Object modeling scripts:
--- Begin ---

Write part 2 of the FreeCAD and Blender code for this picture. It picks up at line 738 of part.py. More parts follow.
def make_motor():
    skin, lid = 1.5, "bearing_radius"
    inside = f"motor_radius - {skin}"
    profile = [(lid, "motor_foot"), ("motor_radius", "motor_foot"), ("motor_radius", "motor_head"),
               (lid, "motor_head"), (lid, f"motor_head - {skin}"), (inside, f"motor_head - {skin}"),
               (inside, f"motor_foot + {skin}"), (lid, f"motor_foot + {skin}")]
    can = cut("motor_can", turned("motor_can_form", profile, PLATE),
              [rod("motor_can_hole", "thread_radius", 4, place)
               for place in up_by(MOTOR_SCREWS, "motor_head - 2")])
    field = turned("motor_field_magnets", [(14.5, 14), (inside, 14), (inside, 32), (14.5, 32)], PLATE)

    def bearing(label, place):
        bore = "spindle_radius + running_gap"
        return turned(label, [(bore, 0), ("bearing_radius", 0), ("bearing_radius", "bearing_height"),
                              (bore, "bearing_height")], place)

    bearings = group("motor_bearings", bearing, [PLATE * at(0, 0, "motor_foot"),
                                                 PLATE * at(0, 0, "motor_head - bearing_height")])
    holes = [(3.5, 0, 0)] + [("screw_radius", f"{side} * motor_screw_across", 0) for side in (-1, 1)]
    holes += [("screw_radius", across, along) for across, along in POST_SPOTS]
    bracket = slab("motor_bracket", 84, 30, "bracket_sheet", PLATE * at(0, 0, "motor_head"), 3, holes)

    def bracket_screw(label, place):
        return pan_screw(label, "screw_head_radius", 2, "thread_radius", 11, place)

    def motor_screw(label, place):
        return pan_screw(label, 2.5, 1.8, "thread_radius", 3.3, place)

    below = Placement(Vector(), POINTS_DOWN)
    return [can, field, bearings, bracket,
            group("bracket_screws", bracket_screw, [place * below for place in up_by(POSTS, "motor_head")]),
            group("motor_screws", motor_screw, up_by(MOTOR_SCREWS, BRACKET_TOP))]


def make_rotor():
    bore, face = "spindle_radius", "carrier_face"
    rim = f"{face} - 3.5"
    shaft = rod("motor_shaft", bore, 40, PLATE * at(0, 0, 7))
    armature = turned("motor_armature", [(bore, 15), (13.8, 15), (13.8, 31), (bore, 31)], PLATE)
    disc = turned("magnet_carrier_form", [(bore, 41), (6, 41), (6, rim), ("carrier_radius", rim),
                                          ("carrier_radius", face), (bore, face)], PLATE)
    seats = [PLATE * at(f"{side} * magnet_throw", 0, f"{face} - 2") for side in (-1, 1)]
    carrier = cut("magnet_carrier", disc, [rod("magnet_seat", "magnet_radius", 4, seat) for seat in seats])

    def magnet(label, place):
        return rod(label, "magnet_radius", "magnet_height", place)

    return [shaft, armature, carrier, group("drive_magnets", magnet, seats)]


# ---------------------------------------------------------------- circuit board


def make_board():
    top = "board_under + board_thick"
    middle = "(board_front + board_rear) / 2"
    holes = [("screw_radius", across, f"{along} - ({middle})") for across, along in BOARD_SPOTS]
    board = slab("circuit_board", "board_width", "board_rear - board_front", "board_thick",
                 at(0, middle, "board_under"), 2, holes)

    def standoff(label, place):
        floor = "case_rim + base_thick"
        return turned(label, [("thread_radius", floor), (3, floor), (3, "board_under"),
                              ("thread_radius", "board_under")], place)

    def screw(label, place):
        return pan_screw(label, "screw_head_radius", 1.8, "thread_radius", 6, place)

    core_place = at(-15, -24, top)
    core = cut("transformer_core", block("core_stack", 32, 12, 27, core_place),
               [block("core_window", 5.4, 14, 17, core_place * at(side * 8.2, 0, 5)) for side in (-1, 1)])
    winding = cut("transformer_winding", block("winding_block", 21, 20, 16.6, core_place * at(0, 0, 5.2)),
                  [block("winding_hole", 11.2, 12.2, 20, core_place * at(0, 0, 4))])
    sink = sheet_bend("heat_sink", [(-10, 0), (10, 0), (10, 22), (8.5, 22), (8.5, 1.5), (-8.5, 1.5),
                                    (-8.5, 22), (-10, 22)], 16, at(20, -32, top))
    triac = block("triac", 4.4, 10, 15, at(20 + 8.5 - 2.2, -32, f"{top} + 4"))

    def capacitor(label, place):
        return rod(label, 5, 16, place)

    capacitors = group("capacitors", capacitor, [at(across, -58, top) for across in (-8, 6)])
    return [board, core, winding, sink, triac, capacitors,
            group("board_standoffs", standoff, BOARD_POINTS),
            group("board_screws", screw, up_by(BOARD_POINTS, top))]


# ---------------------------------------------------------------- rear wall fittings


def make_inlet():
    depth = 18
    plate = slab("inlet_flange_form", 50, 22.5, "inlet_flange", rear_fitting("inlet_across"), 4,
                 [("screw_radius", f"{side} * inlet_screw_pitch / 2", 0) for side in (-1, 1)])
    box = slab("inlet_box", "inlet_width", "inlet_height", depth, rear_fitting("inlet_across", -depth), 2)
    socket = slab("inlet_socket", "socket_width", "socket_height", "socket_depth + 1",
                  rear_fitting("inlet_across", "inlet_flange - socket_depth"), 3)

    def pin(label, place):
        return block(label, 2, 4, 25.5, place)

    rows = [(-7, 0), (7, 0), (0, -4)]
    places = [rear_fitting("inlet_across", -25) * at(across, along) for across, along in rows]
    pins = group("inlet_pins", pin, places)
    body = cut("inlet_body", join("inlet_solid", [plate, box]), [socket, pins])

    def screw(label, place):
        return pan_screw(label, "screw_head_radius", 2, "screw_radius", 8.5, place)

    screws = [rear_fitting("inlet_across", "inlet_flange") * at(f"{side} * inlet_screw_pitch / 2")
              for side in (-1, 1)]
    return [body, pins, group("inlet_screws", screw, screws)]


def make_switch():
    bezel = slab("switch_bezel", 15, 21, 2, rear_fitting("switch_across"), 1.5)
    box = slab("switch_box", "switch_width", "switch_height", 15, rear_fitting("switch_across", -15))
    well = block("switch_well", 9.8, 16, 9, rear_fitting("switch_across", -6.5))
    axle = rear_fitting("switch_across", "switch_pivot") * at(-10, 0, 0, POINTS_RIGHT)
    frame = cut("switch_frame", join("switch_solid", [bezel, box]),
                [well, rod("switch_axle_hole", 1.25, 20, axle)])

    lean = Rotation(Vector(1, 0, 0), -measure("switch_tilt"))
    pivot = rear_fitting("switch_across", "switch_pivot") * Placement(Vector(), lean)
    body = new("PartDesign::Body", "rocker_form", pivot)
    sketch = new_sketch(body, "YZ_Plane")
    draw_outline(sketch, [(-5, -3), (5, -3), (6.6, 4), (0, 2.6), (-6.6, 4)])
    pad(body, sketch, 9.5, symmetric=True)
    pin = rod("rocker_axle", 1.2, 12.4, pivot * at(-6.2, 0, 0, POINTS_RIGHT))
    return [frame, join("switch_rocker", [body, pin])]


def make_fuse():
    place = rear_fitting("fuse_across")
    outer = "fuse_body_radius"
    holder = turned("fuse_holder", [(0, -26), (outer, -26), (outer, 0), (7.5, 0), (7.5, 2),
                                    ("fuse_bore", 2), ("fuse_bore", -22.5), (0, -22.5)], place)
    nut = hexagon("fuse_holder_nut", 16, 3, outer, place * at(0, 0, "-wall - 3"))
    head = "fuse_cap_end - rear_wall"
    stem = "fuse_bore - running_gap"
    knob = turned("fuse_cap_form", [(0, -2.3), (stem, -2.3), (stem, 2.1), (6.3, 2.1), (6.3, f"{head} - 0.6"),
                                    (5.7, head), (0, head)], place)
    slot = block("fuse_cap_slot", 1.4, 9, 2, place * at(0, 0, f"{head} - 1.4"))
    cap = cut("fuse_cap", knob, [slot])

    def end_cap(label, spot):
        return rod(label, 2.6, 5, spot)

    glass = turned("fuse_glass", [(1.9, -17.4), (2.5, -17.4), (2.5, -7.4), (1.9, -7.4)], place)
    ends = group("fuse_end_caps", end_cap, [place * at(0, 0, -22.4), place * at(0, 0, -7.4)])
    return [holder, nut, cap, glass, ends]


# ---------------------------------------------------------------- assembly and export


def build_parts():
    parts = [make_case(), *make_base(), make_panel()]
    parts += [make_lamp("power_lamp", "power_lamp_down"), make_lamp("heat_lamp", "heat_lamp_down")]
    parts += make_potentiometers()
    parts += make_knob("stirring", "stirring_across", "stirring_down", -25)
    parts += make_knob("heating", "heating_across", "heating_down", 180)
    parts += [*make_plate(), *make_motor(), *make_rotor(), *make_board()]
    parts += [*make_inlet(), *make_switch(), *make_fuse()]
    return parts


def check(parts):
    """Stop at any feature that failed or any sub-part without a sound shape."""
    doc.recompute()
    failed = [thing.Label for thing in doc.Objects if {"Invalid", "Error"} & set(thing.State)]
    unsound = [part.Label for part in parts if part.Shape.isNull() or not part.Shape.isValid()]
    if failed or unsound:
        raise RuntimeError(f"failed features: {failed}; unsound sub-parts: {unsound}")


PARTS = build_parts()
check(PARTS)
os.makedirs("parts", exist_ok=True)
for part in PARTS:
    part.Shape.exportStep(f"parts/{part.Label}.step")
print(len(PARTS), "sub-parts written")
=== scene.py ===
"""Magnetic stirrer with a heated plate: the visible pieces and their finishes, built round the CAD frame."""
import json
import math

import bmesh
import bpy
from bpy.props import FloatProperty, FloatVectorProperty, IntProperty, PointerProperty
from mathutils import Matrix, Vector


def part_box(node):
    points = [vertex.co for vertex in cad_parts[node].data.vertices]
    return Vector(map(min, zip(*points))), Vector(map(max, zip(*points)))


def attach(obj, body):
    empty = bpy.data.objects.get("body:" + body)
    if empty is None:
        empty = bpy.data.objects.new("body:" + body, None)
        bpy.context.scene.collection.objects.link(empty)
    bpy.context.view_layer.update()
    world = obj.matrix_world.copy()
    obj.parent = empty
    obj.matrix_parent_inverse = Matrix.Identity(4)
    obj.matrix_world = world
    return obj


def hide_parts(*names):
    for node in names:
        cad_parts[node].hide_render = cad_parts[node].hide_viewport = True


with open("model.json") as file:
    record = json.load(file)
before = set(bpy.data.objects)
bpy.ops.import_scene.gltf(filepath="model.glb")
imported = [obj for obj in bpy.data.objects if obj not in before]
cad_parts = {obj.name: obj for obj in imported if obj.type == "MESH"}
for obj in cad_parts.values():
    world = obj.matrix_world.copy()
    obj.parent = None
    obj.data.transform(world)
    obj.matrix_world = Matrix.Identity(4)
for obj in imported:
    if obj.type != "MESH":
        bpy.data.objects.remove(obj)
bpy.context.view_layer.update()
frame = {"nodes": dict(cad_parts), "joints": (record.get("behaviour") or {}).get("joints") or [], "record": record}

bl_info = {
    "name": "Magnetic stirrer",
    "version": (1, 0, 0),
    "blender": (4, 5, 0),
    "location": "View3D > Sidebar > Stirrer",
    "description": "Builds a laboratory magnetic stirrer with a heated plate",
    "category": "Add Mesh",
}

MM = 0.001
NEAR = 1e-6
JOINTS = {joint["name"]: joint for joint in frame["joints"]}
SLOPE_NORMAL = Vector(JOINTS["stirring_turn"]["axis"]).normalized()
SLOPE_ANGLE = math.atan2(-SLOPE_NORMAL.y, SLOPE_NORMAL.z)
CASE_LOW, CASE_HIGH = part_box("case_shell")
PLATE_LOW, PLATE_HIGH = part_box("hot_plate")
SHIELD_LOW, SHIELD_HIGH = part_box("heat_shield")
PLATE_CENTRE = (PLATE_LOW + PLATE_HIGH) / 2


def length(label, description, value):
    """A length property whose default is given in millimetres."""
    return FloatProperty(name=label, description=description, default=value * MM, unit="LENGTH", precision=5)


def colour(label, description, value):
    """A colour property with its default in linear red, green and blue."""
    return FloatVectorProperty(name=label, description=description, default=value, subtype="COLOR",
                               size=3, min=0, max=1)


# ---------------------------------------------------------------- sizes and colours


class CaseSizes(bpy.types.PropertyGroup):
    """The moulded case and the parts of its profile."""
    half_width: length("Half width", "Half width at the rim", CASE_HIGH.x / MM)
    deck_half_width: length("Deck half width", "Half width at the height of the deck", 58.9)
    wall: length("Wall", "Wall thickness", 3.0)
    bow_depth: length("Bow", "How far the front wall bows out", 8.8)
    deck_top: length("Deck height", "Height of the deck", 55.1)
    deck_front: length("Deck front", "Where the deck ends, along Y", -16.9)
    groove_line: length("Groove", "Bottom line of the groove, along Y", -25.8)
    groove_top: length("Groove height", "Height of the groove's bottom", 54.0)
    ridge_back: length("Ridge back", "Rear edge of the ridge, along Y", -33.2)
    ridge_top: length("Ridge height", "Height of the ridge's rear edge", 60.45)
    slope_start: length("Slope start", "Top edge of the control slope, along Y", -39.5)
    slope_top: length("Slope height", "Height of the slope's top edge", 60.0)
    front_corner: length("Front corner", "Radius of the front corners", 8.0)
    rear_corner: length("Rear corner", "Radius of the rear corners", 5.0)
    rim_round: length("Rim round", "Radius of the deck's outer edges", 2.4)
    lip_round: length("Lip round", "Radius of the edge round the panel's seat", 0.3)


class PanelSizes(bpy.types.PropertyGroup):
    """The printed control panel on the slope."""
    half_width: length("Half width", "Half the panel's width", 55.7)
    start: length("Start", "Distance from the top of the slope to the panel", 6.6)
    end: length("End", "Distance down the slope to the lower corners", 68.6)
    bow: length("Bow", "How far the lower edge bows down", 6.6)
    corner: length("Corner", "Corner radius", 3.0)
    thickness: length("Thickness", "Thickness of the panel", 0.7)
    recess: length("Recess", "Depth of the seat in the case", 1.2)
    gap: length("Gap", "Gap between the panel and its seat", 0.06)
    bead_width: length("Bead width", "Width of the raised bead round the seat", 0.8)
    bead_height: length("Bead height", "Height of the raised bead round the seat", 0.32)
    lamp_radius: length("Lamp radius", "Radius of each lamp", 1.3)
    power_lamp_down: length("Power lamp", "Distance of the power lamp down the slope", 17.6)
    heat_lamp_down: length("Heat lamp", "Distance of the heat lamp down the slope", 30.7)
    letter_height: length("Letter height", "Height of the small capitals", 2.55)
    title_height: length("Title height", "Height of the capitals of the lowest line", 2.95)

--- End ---
--- Begin ---

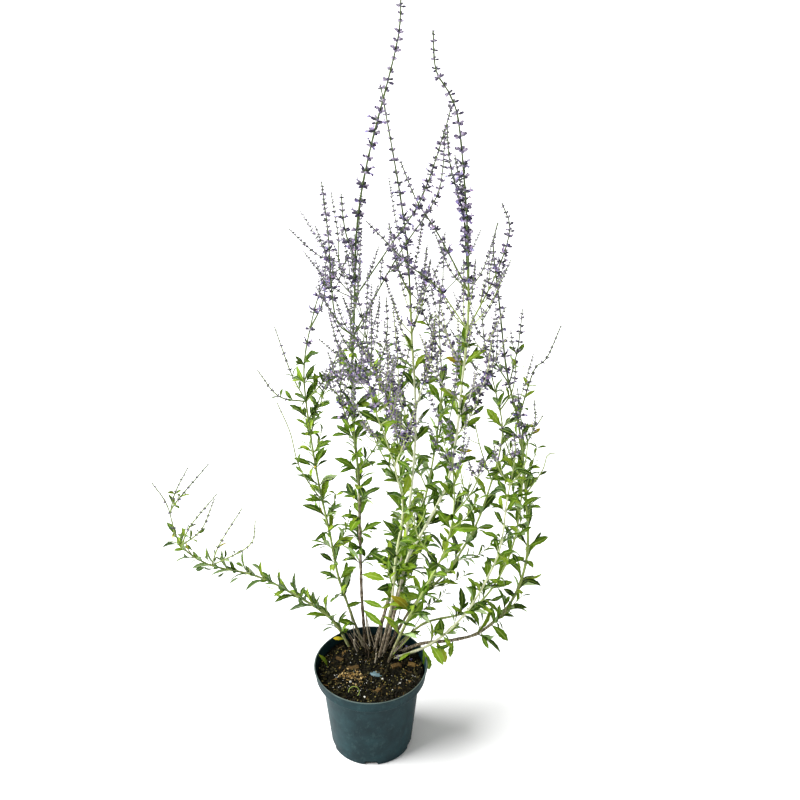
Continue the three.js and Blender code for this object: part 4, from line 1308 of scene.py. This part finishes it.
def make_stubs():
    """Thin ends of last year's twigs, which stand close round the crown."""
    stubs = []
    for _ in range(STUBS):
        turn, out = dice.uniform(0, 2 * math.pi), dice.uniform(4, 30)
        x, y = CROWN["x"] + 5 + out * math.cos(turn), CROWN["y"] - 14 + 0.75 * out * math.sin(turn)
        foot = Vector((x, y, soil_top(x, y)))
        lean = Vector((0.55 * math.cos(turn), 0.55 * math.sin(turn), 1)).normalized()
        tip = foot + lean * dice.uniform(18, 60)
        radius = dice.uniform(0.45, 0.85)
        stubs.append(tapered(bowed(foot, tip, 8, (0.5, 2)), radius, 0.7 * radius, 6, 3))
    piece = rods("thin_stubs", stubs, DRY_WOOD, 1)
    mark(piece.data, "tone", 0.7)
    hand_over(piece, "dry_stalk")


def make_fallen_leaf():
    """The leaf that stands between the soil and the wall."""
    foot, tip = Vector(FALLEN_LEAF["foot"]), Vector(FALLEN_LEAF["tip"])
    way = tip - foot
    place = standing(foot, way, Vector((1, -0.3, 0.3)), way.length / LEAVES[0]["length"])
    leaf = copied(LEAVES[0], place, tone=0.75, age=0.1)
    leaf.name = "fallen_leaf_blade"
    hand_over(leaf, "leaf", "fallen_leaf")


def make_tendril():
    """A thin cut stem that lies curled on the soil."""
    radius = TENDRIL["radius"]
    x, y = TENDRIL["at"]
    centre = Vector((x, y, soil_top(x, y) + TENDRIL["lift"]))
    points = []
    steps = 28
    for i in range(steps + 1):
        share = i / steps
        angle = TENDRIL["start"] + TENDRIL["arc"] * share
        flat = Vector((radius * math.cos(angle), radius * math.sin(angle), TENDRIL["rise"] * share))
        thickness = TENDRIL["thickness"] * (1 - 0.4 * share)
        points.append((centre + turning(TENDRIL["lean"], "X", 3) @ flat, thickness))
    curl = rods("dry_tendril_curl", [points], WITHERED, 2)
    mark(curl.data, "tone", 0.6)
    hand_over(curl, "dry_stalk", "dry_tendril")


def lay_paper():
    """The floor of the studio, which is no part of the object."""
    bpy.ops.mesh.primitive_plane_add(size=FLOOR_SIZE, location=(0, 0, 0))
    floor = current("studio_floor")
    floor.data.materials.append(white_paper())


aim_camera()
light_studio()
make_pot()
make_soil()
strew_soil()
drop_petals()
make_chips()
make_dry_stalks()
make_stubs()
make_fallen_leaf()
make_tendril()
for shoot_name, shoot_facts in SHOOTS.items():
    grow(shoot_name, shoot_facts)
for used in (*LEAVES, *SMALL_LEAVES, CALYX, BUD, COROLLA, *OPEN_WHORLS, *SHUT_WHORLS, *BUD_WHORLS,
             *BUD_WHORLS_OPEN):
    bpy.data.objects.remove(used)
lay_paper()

--- End ---
--- Begin ---

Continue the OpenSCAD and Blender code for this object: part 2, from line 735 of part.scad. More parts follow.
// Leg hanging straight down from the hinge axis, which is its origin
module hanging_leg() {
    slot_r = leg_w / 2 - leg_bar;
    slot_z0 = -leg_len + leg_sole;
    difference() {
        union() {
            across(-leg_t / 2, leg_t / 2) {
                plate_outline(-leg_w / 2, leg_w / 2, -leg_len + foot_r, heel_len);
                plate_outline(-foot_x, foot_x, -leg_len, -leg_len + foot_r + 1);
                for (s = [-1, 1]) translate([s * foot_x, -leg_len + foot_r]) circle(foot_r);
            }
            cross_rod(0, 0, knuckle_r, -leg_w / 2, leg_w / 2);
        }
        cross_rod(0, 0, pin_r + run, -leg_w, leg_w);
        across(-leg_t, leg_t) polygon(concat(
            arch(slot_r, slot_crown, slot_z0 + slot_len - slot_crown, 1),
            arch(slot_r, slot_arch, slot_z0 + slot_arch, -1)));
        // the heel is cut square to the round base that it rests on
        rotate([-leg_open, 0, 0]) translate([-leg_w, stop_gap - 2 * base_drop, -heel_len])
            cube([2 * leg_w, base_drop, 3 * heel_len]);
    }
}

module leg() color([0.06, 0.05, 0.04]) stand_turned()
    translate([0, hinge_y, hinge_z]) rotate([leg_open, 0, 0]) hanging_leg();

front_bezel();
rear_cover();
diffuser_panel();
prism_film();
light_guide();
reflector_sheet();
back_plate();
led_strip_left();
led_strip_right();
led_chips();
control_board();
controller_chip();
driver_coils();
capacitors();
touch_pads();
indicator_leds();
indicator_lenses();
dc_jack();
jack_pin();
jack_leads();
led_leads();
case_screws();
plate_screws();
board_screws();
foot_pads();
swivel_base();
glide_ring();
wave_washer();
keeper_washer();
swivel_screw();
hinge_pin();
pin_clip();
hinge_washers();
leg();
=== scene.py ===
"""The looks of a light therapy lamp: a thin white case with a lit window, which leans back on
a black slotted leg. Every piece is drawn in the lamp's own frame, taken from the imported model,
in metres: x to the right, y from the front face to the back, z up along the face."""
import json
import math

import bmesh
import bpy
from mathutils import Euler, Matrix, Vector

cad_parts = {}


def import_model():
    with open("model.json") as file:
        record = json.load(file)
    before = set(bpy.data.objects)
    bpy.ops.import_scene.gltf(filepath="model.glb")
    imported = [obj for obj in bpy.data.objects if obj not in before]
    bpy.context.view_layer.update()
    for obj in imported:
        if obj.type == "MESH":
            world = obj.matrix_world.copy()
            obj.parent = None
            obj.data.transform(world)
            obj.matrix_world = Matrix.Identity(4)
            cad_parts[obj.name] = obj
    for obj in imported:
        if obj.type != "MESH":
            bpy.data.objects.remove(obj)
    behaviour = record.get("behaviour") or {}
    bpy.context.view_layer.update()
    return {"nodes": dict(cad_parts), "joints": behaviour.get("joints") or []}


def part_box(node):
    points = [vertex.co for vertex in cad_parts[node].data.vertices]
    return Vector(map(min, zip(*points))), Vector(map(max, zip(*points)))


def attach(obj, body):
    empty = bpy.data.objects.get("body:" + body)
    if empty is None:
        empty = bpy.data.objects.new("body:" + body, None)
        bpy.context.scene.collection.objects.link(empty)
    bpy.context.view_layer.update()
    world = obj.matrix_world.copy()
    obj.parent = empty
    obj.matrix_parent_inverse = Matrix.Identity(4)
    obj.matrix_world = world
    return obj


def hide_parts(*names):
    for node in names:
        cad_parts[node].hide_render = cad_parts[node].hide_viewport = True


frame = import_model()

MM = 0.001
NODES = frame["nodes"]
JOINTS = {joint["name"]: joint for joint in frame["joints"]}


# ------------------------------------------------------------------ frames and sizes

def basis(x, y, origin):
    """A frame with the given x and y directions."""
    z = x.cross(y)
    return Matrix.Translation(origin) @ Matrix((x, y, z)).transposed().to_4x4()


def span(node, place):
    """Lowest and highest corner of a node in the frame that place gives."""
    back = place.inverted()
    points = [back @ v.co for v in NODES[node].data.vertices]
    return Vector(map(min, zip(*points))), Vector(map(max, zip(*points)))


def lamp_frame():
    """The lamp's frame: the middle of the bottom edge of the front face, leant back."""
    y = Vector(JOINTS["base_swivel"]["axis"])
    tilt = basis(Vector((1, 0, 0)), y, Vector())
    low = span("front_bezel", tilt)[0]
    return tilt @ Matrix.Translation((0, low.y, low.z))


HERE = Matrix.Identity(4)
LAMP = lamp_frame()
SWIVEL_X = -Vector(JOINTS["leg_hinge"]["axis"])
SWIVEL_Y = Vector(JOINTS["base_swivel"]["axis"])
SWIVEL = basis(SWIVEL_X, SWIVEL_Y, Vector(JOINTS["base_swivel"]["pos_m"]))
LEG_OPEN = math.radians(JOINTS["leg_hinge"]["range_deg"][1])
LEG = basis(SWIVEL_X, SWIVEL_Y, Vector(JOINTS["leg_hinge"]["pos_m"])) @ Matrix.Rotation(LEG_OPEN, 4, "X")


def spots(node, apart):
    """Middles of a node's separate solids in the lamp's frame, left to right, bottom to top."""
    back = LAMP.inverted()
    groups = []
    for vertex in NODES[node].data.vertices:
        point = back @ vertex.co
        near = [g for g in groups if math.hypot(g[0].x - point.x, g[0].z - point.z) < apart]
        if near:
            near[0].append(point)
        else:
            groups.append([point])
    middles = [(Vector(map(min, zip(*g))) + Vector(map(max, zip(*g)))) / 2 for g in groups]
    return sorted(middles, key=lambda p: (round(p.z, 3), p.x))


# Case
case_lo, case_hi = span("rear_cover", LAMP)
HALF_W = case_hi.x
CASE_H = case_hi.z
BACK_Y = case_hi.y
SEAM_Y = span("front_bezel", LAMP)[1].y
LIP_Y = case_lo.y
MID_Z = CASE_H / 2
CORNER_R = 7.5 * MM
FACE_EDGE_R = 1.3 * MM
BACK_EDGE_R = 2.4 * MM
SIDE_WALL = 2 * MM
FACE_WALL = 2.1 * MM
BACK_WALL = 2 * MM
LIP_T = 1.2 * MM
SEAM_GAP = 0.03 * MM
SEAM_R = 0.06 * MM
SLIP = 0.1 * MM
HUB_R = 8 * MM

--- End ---

**Task requirements**
From the records above, how many lines include the word "finishes"? Only the number is wanted.

**Answer to this exercise**
2